Step 1: Make a list of all important files and folders to back up.  This also helped to organize my data and get rid of all the clutter. Some of these for me were:


  • All the settings settings files for the IDEs I'm using. These settings files are usually stored in different places but I think its important to have those settings fine tuned over the years backed up.
  • Work files. I ended up organizing all my work related files inside a single work folder. 
  • My Documents folder.
  • Pictures and other media.


Step 2: Write a shell script. This is the main backup script. As an example, here is a link to my backup shell script. It allows me to pick from a list of my personal external drives. Also it allows to select form performing either incremental or full backups. In the script, I use the "rsync" command (as opposed to "cp") as it affords the incremental backup option. The list of files and folders to backup are stored in another file "include.txt". Finally, it records the time and other metadata regarding the backup in another text file "latest.txt".
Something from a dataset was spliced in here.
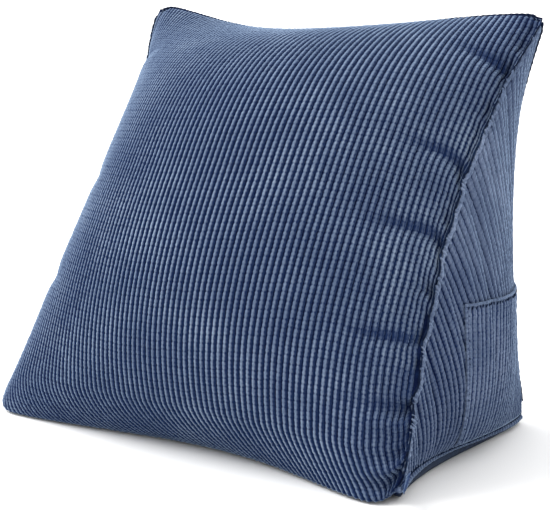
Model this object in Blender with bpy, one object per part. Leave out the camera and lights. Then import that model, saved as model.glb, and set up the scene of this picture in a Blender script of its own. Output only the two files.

Step 3: Add an alias to you "~/.bash_profile". This makes performing a backup as simple as typing a single command in the terminal. We only need to add the following line to "~/.bash_profile".



alias backup="path_to_backup_script"/backup.sh"



Step 4: Add a recurring backup reminder to the calendar application. This is a simple but important step. I prefer not fully automating the backup to prevent it from annoyingly starting up when I am working on a compute intensive task. Just adding a calendar reminder makes sure that I don't go without running the backup script too long.